Having one game during a seven-day stretch, that being Sunday against Dallas, give the Warriors sufficient time to reflect, prepare and correct. The priority is clear.

“Late-game execution, situational stuff, just trying to take advantage of the time,” Kerr said. “One game in a whole week, it’s pretty rare to get this situation. So, we’re working on a lot of situational stuff that hopefully can help us close games.”

It’s as if the Warriors are a good team through three quarters before becoming an altogether different, and vastly inferior, squad once the final quarter gets underway. They led through three quarters in 10 of the last 15 games, and were outscored by their opponent nine times in the fourth.

Part of the problem is that the bench that was solid in the first three weeks has become ordinary or worse. It’s compounded by the fact that since Melton went down on Nov. 12, Kerr has been experimenting with starting lineups. That naturally affects rotations, which diminishes bench chemistry.

Golden State’s bench is second in the league in scoring (46.7 points per game), but that’s misleading because it also is second in minutes. It’s the offensive production that has flattened, as the reserves are 19th in field-goal percentage, 21st in 3-point shooting percentage and 26th in true-shooting percentage.

Those numbers, harmful at any rate, take a dip in the fourth quarter.

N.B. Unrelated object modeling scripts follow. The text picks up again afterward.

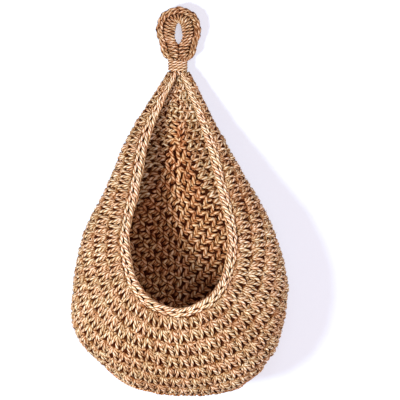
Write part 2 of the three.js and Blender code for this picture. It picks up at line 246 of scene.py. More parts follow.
def edging_width(rib):
    return EDGING_WIDTH * follow(EDGING_SHARES, rib)


def course_height(rib):
    room = (length_of(rib) - edging_width(rib)) / WALL_COURSES
    return np.minimum(COURSE_HEIGHT * follow(COURSE_SHARES, rib), room)


class WallRow:
    """Places stitches along a course beside the mouth, where v is 0 on the mouth's side and 1 on the other.

    Without a course it is the row of the mouth's edging.
    """

    def __init__(self, course=None):
        self.course = course
        middle = fabric(rib_at, self.distance(rib_at, 0.5), np.zeros_like(rib_at), 1)
        self.run = run_along(middle)
        self.length = 2 * self.run[-1]

    def distance(self, rib, v):
        if self.course is None:
            return edging_width(rib) * v
        return edging_width(rib) + (self.course + v) * course_height(rib)

    def rib(self, s):
        half = self.length / 2
        return np.interp(half - np.abs(s - half), self.run, rib_at)

    def place(self, s, v, lift):
        s = np.clip(s, 0, self.length)
        rib = self.rib(s)
        side = np.where(s < self.length / 2, -1.0, 1.0)
        distance = np.clip(self.distance(rib, v), 0, length_of(rib))
        return fabric(rib, distance, lift * follow(THICKNESS_SHARES, rib), side)

    def fullness(self, s):
        """Share of its full thickness that the twine has; it thins at the neck."""
        shares, least = (EDGING_SHARES, 0.3) if self.course is None else (COURSE_SHARES, 0.5)
        rib = self.rib(np.clip(s, 0, self.length))
        return np.clip(least + (1 - least) * follow(shares, rib), least, 1)


# The back panel's courses are counted from the seam in the middle of the underside, and on up the spine
seam = edging_width(rib_at) + WALL_COURSES * course_height(rib_at)
chevron = np.radians(follow(CHEVRON_DEGREES, rib_at))
spine_rise = (spine_z[:-1] - spine_z[1:]) * np.cos((chevron[:-1] + chevron[1:]) / 2)
count_spine = rib_length[-1] - seam[-1] + np.concatenate([np.cumsum(spine_rise[::-1])[::-1], [0]])
count_slope = np.sin(chevron - panel_slope)
count_seam = count_spine - (rib_length - seam) * count_slope
tip = int(np.argmax(count_spine - count_seam > CLEARANCE))
PANEL_COURSE = count_spine[tip] / PANEL_COURSES


class PanelRow:
    """Places stitches along a course of the back panel, where v is 0 on its upper side and 1 on its lower.

    It keeps a grid: columns from the spine to the seam, and levels from the course's lower side up.
    """

    COLUMNS = 60
    LEVELS = 9
    OVERLAP = 0.15
    FINE_STEPS = 240
    LEAST_COUNT = 0.05
    TIP_MARGIN = 0.5

    def __init__(self, course):
        self.course = course
        self.point = np.empty((self.LEVELS, self.COLUMNS + 1, 3))
        self.out = np.empty((self.LEVELS, self.COLUMNS + 1, 3))
        columns = np.linspace(0, 1, self.COLUMNS + 1)
        levels = np.linspace(-self.OVERLAP, 1 + self.OVERLAP, self.LEVELS)
        highest = count_spine[tip] - self.TIP_MARGIN
        for j, level in enumerate(levels):
            count = np.clip((course + level) * PANEL_COURSE, self.LEAST_COUNT, highest)
            start = LAST_RIB if count < count_spine[-1] else self.rib_where(count_spine, count)
            rib = np.linspace(start, self.rib_where(count_seam, count), self.FINE_STEPS + 1)
            run = run_along(sample(grid, rib, self.share(rib, count, level)))
            even = np.interp(columns * run[-1], run, rib)
            share = self.share(even, count, level)
            self.point[j] = sample(grid, even, share)
            self.out[j] = sample(outward, even, share)
            if j == self.LEVELS // 2:
                self.half = run[-1]
        self.point[:, 0, 0] = 0
        self.length = 2 * self.half

    def share(self, rib, count, level):
        """Share of the ribs' length at a count; the lower side of the first course follows the seam."""
        if self.course == 0:
            below = np.minimum(np.interp(rib, rib_at, count_seam), 0)
            count = count + np.clip(1 - level, 0, 1) * below
        top = np.interp(rib, rib_at, count_spine)
        return 1 - (top - count) / np.interp(rib, rib_at, count_slope) / length_of(rib)

    @staticmethod
    def rib_where(count, wanted):
        """Rib number at which a falling count passes a value."""
        above = np.nonzero(count > wanted)[0]
        i = min(above[-1], len(count) - 2) if len(above) else 0
        share = (count[i] - wanted) / max(count[i] - count[i + 1], 1e-6)
        return rib_at[i] + min(max(share, 0), 1) * (rib_at[1] - rib_at[0])

    def place(self, s, v, lift):
        side = np.where(s < self.half, -1.0, 1.0)
        column = np.clip(np.abs(s - self.half) / self.half, 0, 1)
        level = 1 - v
        x = np.clip(column * self.COLUMNS, 0, self.COLUMNS - 1e-6)
        y = (level + self.OVERLAP) / (1 + 2 * self.OVERLAP) * (self.LEVELS - 1)
        y = np.clip(y, 0, self.LEVELS - 1 - 1e-6)
        i, j = y.astype(int), x.astype(int)
        u, w = (y - i)[..., None], (x - j)[..., None]

        def between(table):
            return ((table[i, j] * (1 - w) + table[i, j + 1] * w) * (1 - u)
                    + (table[i + 1, j] * (1 - w) + table[i + 1, j + 1] * w) * u)

        out = between(self.out)
        out /= np.linalg.norm(out, axis=-1, keepdims=True)
        point = between(self.point) + out * lift[..., None]
        point[..., 0] *= side
        return lean(point)

    def fullness(self, s):
        return np.ones_like(s)


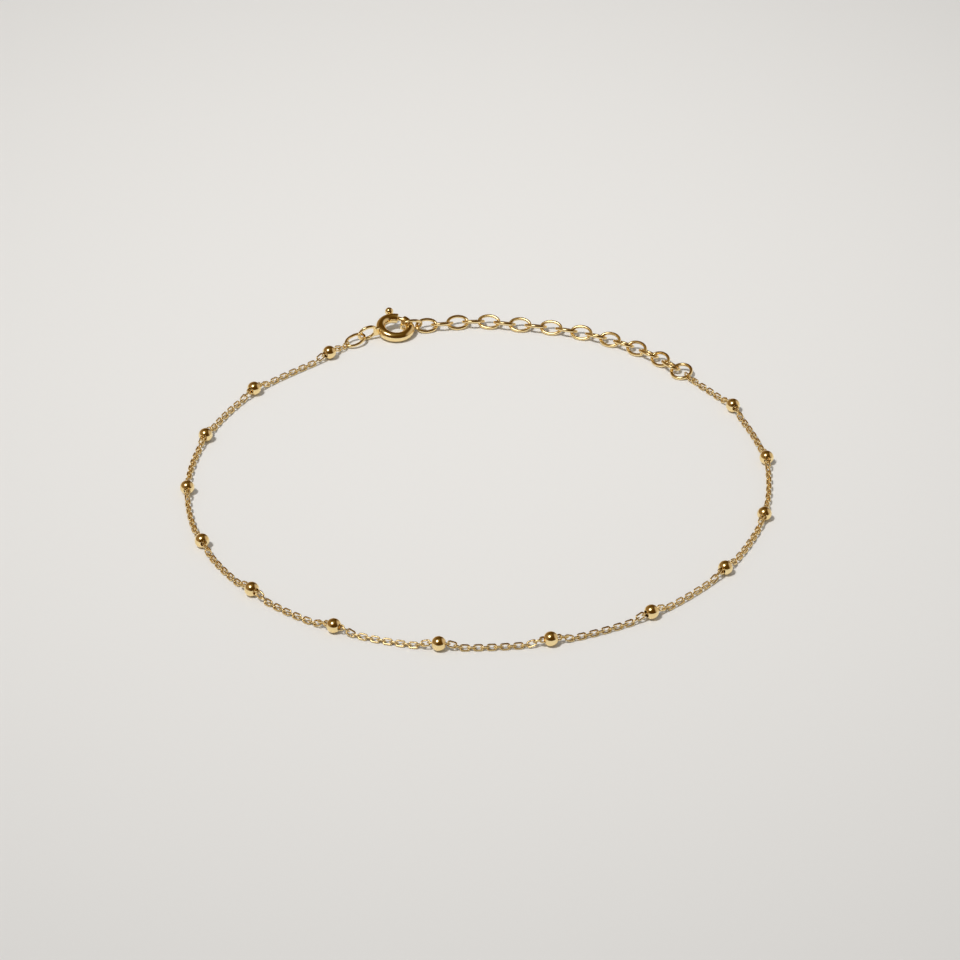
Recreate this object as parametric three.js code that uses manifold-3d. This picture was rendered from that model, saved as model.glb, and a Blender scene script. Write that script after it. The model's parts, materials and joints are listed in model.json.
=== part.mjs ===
// A chain anklet: a fine cable chain threaded through fourteen round beads, closed by a
// spring ring clasp that hooks into an extender of oval links.
// It lies on a flat surface as one open loop, clasp and extender at the back.
// Millimetres, +Z up, origin on the surface under the middle of the whole piece.

import * as THREE from 'three';
import { mergeVertices } from 'three/addons/utils/BufferGeometryUtils.js';
import Module from 'manifold-3d';

const wasm = await Module();
wasm.setup();

// ---------- driving dimensions ----------

const bead = { diameter: 1.9, bore: 0.92 };

// The tube that fills the envelope of the finest links, and the larger link at each end.
const fineChain = { diameter: 0.72, mouth: 0.95, landing: 3.0 };
const fineEndLink = { length: 1.4, width: 1.02, wire: 0.22 };

const extenderLink = { length: 3.35, width: 2.42, wire: 0.44 };
const extenderCount = 19;
const extenderPitch = 2.24;
const evenRoll = 33; // links lie on alternate sides of the chain
const oddRoll = -26;
const endRing = { length: 3.2, width: 3.2, wire: 0.45 };
const jumpRing = { length: 3.5, width: 2.4, wire: 0.4 };

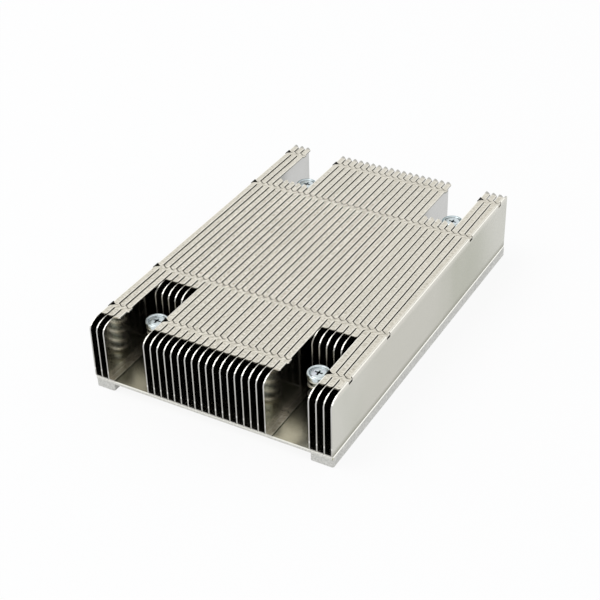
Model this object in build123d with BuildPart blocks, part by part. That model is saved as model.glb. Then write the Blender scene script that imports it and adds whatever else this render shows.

“In the first three quarters of all these games, we’re playing with a certain pace,” said Kyle Anderson, the only one of the original 13 rotation players yet to start a game this season. “And it’s flow we’re comfortable with. It gives us a lot of success on the offensive end all game. And then in the fourth quarter, with the nature of the game, we kind of slow it down. It’s where we’ve struggled so far.”

What’s the cure?

“Keeping the pace, staying aggressive, keeping our foot on the gas,” Anderson said. “And then just being smarter than maybe we have been in the past.”

That seems to be at the spine of the late miseries. Mental errors and reckless passes, often absent through three quarters, come out to play and often break the Warriors in the fourth. Only two teams, Memphis and Minnesota, are committing turnovers at a higher rate in the final quarter over the past five weeks.

Decorated vets Curry and Green are responsible for some of the more atrocious giveaways. They know it, usually the instant it happens. They see the video cuts the next day.

If the Warriors find a way to get beyond their late-game glitches, it’ll be Curry and Green who lead the way. They yearn for another deep playoff run, perhaps a fifth championship. And they know teams that can’t finish either fail to reach the playoffs or are the first to get ousted.